Exercise aim ->
Repeat, exactly as written, every line from the one holding "List this object's" through the one holding "Give this object's". Leave out all other lines.

Available data ->
┌──

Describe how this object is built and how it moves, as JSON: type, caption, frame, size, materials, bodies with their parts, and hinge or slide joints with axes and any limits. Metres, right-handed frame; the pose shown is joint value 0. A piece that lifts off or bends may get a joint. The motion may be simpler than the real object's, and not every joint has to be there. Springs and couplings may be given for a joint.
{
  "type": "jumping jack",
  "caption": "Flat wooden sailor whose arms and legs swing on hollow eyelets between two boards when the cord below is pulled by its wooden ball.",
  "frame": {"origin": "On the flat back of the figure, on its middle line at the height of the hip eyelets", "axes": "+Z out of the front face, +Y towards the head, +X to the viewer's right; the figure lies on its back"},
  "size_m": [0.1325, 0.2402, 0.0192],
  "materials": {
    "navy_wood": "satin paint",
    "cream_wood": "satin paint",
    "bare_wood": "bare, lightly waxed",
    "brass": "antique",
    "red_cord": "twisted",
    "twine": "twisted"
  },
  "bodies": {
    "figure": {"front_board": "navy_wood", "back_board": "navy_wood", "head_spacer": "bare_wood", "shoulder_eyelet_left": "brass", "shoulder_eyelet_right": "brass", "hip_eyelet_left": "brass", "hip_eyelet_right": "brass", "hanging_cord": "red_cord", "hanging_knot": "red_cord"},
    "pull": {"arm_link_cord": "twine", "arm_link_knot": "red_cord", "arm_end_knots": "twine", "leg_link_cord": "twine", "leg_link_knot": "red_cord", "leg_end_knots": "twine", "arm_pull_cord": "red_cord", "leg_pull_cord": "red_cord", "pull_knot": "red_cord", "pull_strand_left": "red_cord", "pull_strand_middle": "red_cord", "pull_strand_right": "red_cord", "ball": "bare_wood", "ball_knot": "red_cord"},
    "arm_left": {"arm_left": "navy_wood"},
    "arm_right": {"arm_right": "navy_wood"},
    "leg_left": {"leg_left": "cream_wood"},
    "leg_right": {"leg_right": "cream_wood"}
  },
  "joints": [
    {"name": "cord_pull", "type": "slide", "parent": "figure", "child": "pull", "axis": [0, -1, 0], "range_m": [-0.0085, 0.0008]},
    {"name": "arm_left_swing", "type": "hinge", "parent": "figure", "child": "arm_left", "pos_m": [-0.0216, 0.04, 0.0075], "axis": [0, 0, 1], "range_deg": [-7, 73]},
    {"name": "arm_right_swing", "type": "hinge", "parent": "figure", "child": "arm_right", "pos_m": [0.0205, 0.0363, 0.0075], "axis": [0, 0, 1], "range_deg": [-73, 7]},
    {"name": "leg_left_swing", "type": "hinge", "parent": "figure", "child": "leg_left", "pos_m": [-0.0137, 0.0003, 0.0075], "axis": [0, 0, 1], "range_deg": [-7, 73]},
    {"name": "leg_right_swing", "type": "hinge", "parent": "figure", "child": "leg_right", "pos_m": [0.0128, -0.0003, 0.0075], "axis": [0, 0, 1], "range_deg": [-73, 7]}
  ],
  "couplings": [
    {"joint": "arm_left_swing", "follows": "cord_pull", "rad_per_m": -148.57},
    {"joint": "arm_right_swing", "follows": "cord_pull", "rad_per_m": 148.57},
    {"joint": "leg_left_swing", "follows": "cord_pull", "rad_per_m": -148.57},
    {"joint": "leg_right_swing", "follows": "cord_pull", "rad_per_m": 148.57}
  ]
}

└──
┌──

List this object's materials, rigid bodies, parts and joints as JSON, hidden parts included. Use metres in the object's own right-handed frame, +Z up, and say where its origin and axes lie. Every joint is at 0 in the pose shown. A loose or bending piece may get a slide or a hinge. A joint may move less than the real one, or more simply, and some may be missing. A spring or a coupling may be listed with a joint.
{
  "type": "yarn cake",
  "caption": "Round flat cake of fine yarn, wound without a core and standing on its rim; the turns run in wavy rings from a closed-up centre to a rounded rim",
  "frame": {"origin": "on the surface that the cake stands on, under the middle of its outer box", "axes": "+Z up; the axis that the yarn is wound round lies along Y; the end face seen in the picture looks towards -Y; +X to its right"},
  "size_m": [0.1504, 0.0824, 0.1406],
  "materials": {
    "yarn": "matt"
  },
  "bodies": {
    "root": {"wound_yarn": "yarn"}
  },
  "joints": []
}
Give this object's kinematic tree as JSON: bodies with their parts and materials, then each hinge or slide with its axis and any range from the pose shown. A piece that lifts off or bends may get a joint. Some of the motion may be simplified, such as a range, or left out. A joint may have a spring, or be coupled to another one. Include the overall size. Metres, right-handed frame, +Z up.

└──
┌──

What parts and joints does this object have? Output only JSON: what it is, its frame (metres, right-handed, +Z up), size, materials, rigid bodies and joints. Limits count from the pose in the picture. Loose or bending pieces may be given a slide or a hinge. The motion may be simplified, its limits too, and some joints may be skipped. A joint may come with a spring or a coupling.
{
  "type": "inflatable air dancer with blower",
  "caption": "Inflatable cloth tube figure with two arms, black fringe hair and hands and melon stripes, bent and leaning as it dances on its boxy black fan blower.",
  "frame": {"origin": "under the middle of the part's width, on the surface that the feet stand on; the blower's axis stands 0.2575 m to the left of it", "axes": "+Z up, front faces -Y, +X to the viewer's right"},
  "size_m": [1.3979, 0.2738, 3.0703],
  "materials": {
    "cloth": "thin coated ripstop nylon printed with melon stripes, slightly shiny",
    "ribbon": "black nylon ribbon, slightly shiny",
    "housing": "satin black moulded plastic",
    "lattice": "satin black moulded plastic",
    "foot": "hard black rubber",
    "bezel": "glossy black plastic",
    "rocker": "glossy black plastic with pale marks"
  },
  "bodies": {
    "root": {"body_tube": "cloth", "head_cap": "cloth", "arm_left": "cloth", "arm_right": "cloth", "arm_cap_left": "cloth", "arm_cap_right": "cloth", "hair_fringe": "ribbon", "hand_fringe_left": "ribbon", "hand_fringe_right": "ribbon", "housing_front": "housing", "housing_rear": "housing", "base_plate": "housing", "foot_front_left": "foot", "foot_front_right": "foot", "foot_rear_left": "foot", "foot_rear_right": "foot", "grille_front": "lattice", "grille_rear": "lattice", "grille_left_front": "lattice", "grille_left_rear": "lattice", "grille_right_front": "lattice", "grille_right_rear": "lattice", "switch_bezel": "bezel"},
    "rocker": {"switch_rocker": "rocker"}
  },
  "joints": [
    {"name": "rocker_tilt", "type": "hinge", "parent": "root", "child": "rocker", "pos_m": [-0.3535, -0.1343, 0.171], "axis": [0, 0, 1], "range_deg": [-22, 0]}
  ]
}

└──

Exercise output ->
List this object's materials, rigid bodies, parts and joints as JSON, hidden parts included. Use metres in the object's own right-handed frame, +Z up, and say where its origin and axes lie. Every joint is at 0 in the pose shown. A loose or bending piece may get a slide or a hinge. A joint may move less than the real one, or more simply, and some may be missing. A spring or a coupling may be listed with a joint.
{
  "type": "yarn cake",
  "caption": "Round flat cake of fine yarn, wound without a core and standing on its rim; the turns run in wavy rings from a closed-up centre to a rounded rim",
  "frame": {"origin": "on the surface that the cake stands on, under the middle of its outer box", "axes": "+Z up; the axis that the yarn is wound round lies along Y; the end face seen in the picture looks towards -Y; +X to its right"},
  "size_m": [0.1504, 0.0824, 0.1406],
  "materials": {
    "yarn": "matt"
  },
  "bodies": {
    "root": {"wound_yarn": "yarn"}
  },
  "joints": []
}
Give this object's kinematic tree as JSON: bodies with their parts and materials, then each hinge or slide with its axis and any range from the pose shown. A piece that lifts off or bends may get a joint. Some of the motion may be simplified, such as a range, or left out. A joint may have a spring, or be coupled to another one. Include the overall size. Metres, right-handed frame, +Z up.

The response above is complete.